Эта тирада была литературным опытом, отрепетированным одиннадцатью днями ранее в письме к Софии Альбертине. «Не могу утаить от вас, — звучит там, — насколько я воспламенен мыслью об открывающемся передо мной блистательном поприще: душа моя не может противиться соблазну славы при мысли о том, что это я решу судьбу Азии и что именно Швецию станет благодарить Оттоманская империя за свое существование… и я кажусь себе достойным сего престола великих конунгов, кой занимаю». 24 июня и Африка вошла в круг геройской географии, а нота Разумовского внесла дополнительную приправу к мысли о мщении, которая без этого слегка повисала в воздухе. Но основной ход рассуждений таков же, и он занимает центральное место в мыслях Густава III. Он вверг свою страну в войну, чтобы пережить такое. Как наследник великих Густавов сделать это он считал своей обязанностью перед нацией.

День отъезда был преисполнен величественных церемоний: заседание риксрода с назначением новых советников, капитул орденов с учреждением новой степени ордена Меча за военные заслуги, сдача на хранение короны и собственных бриллиантов Густава, cercle прощания с придворными дамами. И, наконец, выезд летним вечером из дворца с идущими впереди алебардщиками, придворными пажами и государственными советниками, за которыми шествовал сам Густав по правую руку от королевы, а герцог Фредрик Адольф держал ее левую руку. За ними шел кронпринц, которому было почти десять лет; он вел герцогиню. Остальные дамы и двор следовали без определенного порядка, а замыкала процессию неисчислимая масса людей всех сословий и возрастов. У лестницы к пристани королева, кронпринц и герцогиня остановились, и Густав на прощание обнял их — «то была тяжелая минута». У пристани члены совета выстроились и были допущены поцеловать руку короля, и затем он с герцогом Фредриком взошел на борт ожидавшей шлюпки, сопровождаемый избранной свитой. Общий приветственный возглас раздался из толпы народа и со всех ошвартованных у пристани шкун. Густав остановил шлюпку и ответил двойным «ура», после чего шлюпка перевезла его на корабль «Амфион», стоявший у острова Шеппсхольмен. После того как Густав подал сигнал об отходе, мимо корабля прошли 28 галер, что при совершенно тихой погоде заняло много времени. Густав оставался здесь при штиле всю ночь до пяти часов утра и поэтому получил возможность встретиться и попрощаться с Софией Альбертиной, которая день и ночь спешила из Германии, чтобы успеть повидаться с братьями. Подняв якорь, «Амфион» немного прошел к островам Фьедерхольмар, где бросил якорь и опять ждал ветра.

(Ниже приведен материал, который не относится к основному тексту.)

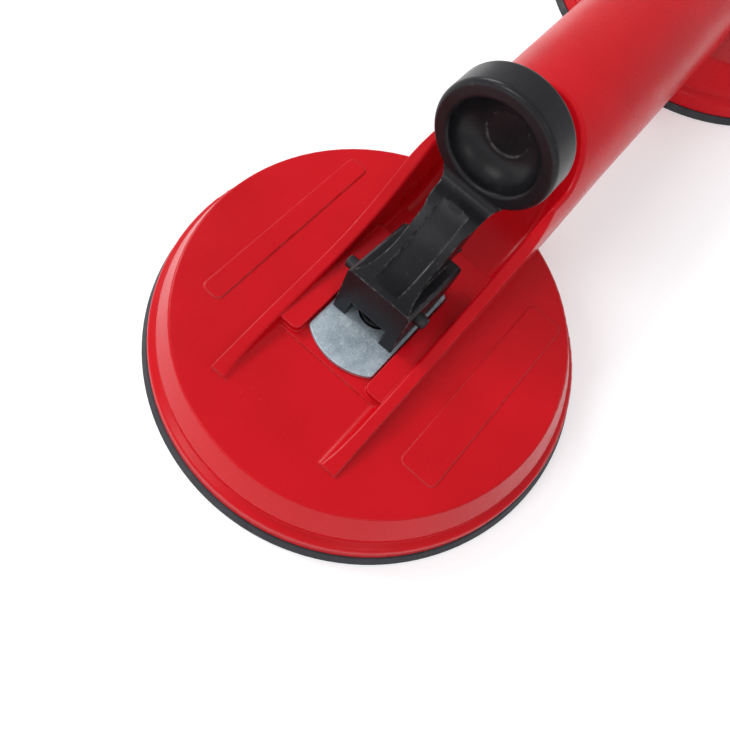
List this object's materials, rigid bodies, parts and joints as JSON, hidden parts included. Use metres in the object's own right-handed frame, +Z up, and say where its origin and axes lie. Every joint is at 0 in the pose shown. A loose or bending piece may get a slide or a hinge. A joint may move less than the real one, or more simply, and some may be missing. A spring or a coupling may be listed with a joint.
{
  "type": "double suction lifter",
  "caption": "Hand-held vacuum lifter with a suction cup at each end of a handle; pressing a cam lever down pulls up each cup's rubber pad to grip glass or tile.",
  "frame": {"origin": "on the ground under the middle of the handle", "axes": "+X along the handle from cup a to cup b, +Y across the handle, +Z up, away from the sealing faces"},
  "size_m": [0.318, 0.118, 0.0722],
  "materials": {
    "red_moulding": "satin gloss injection moulding",
    "black_rubber": "matte",
    "plain_steel": "rolled",
    "dark_steel": "blackened, oiled",
    "zinc_plate": "zinc plated",
    "black_plastic": "satin, scuffed"
  },
  "bodies": {
    "frame": {"body": "red_moulding", "rubber_pad_a": "black_rubber", "rubber_pad_b": "black_rubber", "wear_plate_a": "zinc_plate", "wear_plate_b": "zinc_plate"},
    "lift_a": {"backing_plate_a": "plain_steel", "lift_stem_a": "dark_steel", "pivot_pin_a": "dark_steel"},
    "lift_b": {"backing_plate_b": "plain_steel", "lift_stem_b": "dark_steel", "pivot_pin_b": "dark_steel"},
    "lever_a": {"lever_a": "black_plastic"},
    "lever_b": {"lever_b": "black_plastic"}
  },
  "joints": [
    {"name": "cup_lift_a", "type": "slide", "parent": "frame", "child": "lift_a", "axis": [0, 0, 1], "range_m": [0, 0.0045], "deforming": ["rubber_pad_a"]},
    {"name": "lever_a_hinge", "type": "hinge", "parent": "lift_a", "child": "lever_a", "pos_m": [-0.1, 0, 0.0288], "axis": [0, 1, 0], "range_deg": [0, 38]},
    {"name": "cup_lift_b", "type": "slide", "parent": "frame", "child": "lift_b", "axis": [0, 0, 1], "range_m": [0, 0.0045], "deforming": ["rubber_pad_b"]},
    {"name": "lever_b_hinge", "type": "hinge", "parent": "lift_b", "child": "lever_b", "pos_m": [0.1, 0, 0.0288], "axis": [0, -1, 0], "range_deg": [0, 38]}
  ],
  "couplings": [
    {"joint": "cup_lift_a", "follows": "lever_a_hinge", "m_per_rad": 0.006785},
    {"joint": "cup_lift_b", "follows": "lever_b_hinge", "m_per_rad": 0.006785}
  ]
}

В напряженный день 23 июня Густав, однако, успел сделать важное дело. Он отправил представителя иностранных посланников Бедуара к Разумовскому с заявлением о том, что король чувствует себя весьма оскорбленным выражениями, содержащимися в ноте, которую передал русский министр. Посему Разумовский более не рассматривается как министр и ему предписывается в восьмидневный срок покинуть Стокгольм; судно под командованием морского офицера доставит его в Петербург. Эта бесцеремонность шокировала дипломатический корпус в Стокгольме. Истинной ее причиной было опасение, что Разумовский успеет воспользоваться своими связями для усиления оппозиции.

Встревоженный Ревентлов 24 июня докладывал об этом и об отъезде Густава. На придворном приеме Густав сказал Госсану, что намерен сделать рискованный шаг, сравнимый с революцией. «Боюсь, что его возбужденному воображению ничто уже более не кажется невозможным», — писал Ревентлов, подозревавший, что начинается наступательная война, несмотря на уверения Густава и Толля в обратном. Спустя три дня Ревентлов смог донести о неожиданном визите к нему в загородный дом Густава в сопровождении Софии Альбертины — ветер по-прежнему был противным. Ревентлов извинялся перед Бернсторффом за то, что не имел возможности как можно более действенно указать на обязательства Дании по ее союзному договору с Россией, — очевидно, в разговоре ему не удалось вставить ни словечка. Густав изложил свое видение ситуации в том же духе, как Госсан докладывал еще 8 июня. Скрытой агрессии, которую проводит Россия, следовало бы предпочесть открытую войну. Густав был исполнен решимости положить конец «la guerre sourde»[49].

Наконец ветер переменился, и «Амфион» смог пойти на Гельсингфорс, куда и прибыл 2 июля. В Стокгольме остались иностранные дипломаты с новоназначенным государственным советником графом Дюбеном, который должен был заниматься внешними делами в отсутствие короля и Уксеншерны.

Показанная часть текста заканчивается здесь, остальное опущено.